■ **Request**: Copy out the line that contains "outer_case();", the line that contains "for node in", and every line between them, exactly, and nothing else.

[Stored entries]

* * * *

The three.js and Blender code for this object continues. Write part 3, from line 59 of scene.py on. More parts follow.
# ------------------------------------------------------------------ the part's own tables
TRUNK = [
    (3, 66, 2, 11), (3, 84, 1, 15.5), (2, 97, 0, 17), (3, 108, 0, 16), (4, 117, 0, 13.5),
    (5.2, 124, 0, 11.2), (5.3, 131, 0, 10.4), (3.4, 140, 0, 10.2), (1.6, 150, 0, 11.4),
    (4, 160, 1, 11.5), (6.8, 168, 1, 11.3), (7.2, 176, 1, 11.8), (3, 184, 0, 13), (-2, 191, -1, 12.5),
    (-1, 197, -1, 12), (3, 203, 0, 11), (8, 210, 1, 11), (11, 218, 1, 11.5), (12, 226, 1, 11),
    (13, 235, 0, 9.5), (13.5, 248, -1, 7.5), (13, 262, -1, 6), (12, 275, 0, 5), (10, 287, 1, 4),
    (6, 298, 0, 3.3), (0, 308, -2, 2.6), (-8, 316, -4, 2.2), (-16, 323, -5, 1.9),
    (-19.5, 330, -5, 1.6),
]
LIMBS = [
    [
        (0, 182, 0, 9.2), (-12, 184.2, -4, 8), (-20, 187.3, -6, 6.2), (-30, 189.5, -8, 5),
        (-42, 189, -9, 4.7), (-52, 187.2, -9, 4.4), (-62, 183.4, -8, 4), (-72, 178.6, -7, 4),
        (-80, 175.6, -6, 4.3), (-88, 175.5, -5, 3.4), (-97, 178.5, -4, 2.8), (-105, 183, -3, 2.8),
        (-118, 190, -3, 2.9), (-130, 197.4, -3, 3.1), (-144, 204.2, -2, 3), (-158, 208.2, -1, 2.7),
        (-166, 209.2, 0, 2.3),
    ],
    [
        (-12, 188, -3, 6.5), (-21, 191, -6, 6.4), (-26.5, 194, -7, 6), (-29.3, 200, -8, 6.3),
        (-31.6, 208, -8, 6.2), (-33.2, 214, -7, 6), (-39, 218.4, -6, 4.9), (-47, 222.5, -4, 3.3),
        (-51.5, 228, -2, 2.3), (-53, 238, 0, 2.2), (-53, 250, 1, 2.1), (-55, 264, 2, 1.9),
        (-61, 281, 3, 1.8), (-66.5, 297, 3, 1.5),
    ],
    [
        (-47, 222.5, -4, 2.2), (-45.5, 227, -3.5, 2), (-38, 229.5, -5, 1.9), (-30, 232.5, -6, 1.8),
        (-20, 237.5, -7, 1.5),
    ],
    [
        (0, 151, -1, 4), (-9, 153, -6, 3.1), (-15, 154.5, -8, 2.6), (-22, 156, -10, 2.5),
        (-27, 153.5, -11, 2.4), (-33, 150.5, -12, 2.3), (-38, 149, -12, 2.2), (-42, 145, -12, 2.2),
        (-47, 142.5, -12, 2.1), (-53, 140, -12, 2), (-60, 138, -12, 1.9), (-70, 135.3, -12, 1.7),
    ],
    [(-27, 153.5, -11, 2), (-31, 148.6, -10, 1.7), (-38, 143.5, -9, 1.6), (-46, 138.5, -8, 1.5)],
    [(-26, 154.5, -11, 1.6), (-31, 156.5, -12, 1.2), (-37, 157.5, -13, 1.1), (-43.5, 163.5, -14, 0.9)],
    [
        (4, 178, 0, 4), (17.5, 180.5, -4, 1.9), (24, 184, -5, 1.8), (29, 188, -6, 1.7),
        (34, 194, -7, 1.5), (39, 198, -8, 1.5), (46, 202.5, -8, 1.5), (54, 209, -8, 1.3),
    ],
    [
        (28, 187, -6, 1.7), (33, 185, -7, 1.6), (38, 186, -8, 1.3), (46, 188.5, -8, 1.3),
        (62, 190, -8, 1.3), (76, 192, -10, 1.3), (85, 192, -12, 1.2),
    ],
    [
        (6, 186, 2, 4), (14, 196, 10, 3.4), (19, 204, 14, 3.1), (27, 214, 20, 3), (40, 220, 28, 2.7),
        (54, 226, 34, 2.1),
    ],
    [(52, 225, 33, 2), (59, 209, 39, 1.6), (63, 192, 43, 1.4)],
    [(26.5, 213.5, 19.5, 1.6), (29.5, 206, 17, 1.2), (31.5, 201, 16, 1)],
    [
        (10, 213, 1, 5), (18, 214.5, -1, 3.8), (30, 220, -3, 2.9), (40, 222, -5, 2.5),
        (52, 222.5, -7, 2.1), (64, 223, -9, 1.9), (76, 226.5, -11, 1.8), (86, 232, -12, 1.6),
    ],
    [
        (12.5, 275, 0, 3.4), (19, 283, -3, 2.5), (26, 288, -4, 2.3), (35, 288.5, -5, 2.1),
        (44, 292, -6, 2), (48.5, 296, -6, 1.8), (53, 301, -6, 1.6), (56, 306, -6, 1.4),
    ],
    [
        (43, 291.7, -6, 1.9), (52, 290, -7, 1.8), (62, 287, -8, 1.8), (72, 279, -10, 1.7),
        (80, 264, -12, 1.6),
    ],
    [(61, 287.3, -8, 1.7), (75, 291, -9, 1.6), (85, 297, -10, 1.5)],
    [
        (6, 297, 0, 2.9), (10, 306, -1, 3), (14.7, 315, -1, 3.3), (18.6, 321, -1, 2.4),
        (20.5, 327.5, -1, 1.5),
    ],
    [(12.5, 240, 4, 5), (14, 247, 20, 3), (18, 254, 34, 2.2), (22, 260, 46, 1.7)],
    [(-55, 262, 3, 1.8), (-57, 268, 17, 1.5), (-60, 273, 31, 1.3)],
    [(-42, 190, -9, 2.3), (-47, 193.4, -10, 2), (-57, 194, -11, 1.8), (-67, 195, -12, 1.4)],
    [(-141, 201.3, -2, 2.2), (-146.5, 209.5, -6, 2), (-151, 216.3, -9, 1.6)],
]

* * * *

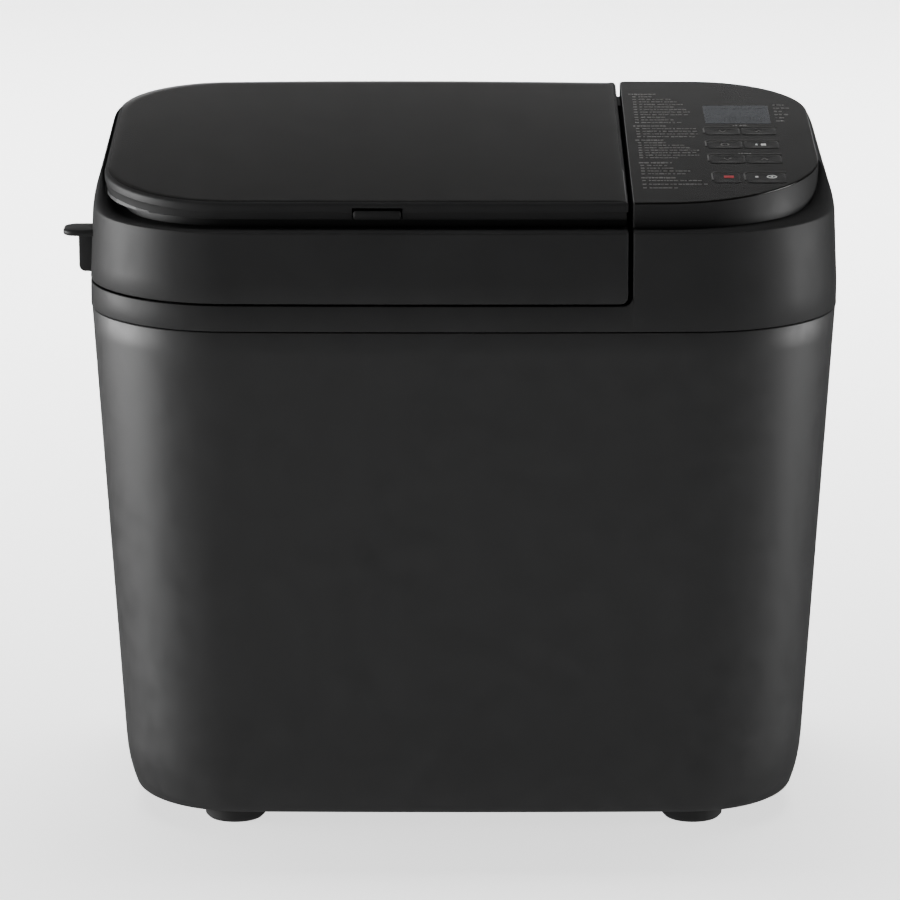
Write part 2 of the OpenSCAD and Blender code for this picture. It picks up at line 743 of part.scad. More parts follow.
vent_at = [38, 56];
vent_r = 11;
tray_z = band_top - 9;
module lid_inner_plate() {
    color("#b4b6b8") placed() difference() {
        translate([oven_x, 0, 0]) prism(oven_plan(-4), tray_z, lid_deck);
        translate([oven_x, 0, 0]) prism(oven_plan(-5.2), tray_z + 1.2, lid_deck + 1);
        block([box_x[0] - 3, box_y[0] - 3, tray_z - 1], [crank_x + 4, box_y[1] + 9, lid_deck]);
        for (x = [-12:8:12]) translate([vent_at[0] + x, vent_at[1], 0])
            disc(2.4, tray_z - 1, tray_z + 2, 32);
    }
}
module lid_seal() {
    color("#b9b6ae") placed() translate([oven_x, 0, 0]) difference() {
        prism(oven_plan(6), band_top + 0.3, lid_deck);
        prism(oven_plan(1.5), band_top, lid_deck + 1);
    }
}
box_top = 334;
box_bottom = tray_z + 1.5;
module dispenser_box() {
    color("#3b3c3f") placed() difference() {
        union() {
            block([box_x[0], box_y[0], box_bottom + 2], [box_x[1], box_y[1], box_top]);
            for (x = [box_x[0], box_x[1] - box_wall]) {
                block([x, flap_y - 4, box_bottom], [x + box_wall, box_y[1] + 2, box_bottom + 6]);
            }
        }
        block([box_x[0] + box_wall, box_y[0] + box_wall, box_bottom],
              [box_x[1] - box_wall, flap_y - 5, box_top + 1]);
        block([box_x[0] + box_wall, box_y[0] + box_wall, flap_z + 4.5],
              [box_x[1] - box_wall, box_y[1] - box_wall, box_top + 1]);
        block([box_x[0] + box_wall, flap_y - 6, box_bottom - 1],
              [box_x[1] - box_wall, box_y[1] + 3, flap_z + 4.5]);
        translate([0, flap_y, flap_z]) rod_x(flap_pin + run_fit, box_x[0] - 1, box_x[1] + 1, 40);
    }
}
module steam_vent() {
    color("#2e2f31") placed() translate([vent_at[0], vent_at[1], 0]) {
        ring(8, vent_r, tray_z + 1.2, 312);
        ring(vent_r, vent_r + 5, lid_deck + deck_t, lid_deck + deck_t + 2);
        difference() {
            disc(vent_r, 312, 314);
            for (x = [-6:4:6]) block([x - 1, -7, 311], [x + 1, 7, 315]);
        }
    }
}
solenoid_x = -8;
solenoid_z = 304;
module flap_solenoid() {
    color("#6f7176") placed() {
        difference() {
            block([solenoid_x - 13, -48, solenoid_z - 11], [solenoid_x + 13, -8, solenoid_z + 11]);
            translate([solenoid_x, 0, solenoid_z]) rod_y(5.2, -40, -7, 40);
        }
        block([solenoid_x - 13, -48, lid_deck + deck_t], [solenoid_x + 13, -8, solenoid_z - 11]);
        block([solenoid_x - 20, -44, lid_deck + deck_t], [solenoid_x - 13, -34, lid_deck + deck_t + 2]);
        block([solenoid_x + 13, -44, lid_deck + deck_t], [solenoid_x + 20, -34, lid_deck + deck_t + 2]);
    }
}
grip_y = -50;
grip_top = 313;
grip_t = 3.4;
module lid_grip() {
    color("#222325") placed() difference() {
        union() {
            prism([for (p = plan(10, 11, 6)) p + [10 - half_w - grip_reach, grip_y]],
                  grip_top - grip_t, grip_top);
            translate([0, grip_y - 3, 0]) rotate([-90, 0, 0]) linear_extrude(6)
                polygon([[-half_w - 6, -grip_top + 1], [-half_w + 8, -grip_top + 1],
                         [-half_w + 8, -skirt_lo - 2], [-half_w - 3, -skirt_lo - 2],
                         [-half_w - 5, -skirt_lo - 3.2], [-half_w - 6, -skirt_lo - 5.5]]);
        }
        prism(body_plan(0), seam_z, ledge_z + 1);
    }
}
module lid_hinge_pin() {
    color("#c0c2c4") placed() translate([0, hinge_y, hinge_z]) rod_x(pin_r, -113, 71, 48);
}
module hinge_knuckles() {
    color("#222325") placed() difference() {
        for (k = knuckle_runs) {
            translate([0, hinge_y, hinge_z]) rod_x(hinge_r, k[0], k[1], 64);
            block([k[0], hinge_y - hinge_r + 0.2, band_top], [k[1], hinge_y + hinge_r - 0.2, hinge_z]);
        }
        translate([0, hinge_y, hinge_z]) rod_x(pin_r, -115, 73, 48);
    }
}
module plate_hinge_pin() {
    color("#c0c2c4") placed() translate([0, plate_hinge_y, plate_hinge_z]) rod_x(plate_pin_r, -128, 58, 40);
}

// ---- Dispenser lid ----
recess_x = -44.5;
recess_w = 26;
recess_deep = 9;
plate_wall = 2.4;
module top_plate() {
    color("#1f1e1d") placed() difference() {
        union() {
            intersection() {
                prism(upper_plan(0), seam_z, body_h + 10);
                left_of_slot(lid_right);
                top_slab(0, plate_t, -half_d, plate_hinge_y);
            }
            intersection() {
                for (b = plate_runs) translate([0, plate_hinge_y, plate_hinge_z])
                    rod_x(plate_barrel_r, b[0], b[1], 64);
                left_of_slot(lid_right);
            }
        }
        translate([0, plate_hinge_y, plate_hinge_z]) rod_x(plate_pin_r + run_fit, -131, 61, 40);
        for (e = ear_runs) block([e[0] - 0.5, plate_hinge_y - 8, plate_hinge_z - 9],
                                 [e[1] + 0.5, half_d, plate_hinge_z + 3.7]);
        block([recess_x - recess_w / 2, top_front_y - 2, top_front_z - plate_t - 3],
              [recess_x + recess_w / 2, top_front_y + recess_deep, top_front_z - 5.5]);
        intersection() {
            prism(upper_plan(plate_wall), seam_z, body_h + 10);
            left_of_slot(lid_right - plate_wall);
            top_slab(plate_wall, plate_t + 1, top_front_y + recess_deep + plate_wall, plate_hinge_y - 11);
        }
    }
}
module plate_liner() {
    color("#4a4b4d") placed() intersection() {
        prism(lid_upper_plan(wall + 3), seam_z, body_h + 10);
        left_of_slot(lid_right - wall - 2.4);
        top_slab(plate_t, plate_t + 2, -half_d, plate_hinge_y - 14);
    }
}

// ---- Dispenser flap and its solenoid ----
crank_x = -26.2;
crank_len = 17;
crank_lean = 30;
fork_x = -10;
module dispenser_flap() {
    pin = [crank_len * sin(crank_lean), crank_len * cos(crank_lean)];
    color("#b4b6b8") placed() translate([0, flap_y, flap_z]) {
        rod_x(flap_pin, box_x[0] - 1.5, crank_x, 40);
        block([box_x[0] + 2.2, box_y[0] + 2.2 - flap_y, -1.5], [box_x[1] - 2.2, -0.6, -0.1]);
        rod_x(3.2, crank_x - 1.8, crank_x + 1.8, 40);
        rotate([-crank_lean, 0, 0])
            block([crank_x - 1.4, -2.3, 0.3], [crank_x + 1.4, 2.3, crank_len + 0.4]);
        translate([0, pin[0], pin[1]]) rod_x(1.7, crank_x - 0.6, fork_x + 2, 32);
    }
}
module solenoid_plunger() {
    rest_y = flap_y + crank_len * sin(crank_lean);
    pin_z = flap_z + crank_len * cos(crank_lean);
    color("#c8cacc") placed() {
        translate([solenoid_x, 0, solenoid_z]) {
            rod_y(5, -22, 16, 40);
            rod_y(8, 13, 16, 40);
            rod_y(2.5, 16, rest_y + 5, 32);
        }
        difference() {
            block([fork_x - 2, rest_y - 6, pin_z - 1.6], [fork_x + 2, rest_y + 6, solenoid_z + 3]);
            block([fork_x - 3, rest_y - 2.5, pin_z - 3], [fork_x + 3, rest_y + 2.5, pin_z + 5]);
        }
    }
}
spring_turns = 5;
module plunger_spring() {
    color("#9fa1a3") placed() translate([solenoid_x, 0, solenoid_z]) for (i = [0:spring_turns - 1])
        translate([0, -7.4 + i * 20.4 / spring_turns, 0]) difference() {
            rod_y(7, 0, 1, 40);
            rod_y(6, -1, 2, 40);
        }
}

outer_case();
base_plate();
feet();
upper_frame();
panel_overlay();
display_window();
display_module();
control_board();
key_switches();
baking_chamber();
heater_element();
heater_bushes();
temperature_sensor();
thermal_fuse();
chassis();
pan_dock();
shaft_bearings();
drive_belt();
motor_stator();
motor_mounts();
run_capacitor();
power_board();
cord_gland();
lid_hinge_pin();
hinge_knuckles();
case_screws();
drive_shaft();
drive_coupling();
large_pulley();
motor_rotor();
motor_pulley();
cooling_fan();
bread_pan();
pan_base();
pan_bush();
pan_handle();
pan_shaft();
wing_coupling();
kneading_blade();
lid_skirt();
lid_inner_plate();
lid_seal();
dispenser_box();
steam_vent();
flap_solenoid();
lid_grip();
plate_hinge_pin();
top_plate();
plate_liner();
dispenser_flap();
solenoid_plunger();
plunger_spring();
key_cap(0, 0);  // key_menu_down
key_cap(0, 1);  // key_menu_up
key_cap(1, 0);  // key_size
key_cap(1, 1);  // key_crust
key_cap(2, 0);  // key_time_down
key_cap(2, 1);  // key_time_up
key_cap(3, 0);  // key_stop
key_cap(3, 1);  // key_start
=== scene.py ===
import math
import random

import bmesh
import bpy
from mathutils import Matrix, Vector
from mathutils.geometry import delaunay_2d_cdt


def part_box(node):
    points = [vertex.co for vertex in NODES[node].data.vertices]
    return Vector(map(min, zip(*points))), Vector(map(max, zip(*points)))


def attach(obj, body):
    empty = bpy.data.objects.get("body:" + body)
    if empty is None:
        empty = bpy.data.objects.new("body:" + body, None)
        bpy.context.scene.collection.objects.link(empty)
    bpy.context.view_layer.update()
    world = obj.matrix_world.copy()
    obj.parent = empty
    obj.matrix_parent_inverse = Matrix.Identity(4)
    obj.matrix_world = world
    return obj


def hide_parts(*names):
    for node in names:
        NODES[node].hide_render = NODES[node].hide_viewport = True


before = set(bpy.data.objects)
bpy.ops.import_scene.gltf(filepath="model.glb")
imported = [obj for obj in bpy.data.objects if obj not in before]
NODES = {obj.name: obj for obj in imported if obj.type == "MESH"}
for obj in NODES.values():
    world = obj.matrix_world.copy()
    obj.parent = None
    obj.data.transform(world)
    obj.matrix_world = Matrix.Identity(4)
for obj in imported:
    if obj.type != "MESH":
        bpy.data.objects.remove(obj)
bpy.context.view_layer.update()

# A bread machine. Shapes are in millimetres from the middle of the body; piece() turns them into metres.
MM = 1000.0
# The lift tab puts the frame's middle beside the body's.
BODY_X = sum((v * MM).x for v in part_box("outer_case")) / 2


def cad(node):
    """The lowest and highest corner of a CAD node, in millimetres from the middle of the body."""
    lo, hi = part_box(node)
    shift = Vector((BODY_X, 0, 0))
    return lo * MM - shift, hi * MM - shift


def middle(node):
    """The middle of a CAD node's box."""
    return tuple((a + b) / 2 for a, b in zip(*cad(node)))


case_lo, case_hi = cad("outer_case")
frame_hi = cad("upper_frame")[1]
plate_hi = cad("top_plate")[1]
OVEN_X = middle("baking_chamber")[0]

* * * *

■ **Expected answer**:
outer_case();
base_plate();
feet();
upper_frame();
panel_overlay();
display_window();
display_module();
control_board();
key_switches();
baking_chamber();
heater_element();
heater_bushes();
temperature_sensor();
thermal_fuse();
chassis();
pan_dock();
shaft_bearings();
drive_belt();
motor_stator();
motor_mounts();
run_capacitor();
power_board();
cord_gland();
lid_hinge_pin();
hinge_knuckles();
case_screws();
drive_shaft();
drive_coupling();
large_pulley();
motor_rotor();
motor_pulley();
cooling_fan();
bread_pan();
pan_base();
pan_bush();
pan_handle();
pan_shaft();
wing_coupling();
kneading_blade();
lid_skirt();
lid_inner_plate();
lid_seal();
dispenser_box();
steam_vent();
flap_solenoid();
lid_grip();
plate_hinge_pin();
top_plate();
plate_liner();
dispenser_flap();
solenoid_plunger();
plunger_spring();
key_cap(0, 0);  // key_menu_down
key_cap(0, 1);  // key_menu_up
key_cap(1, 0);  // key_size
key_cap(1, 1);  // key_crust
key_cap(2, 0);  // key_time_down
key_cap(2, 1);  // key_time_up
key_cap(3, 0);  // key_stop
key_cap(3, 1);  // key_start
=== scene.py ===
import math
import random

import bmesh
import bpy
from mathutils import Matrix, Vector
from mathutils.geometry import delaunay_2d_cdt


def part_box(node):
    points = [vertex.co for vertex in NODES[node].data.vertices]
    return Vector(map(min, zip(*points))), Vector(map(max, zip(*points)))


def attach(obj, body):
    empty = bpy.data.objects.get("body:" + body)
    if empty is None:
        empty = bpy.data.objects.new("body:" + body, None)
        bpy.context.scene.collection.objects.link(empty)
    bpy.context.view_layer.update()
    world = obj.matrix_world.copy()
    obj.parent = empty
    obj.matrix_parent_inverse = Matrix.Identity(4)
    obj.matrix_world = world
    return obj


def hide_parts(*names):
    for node in names:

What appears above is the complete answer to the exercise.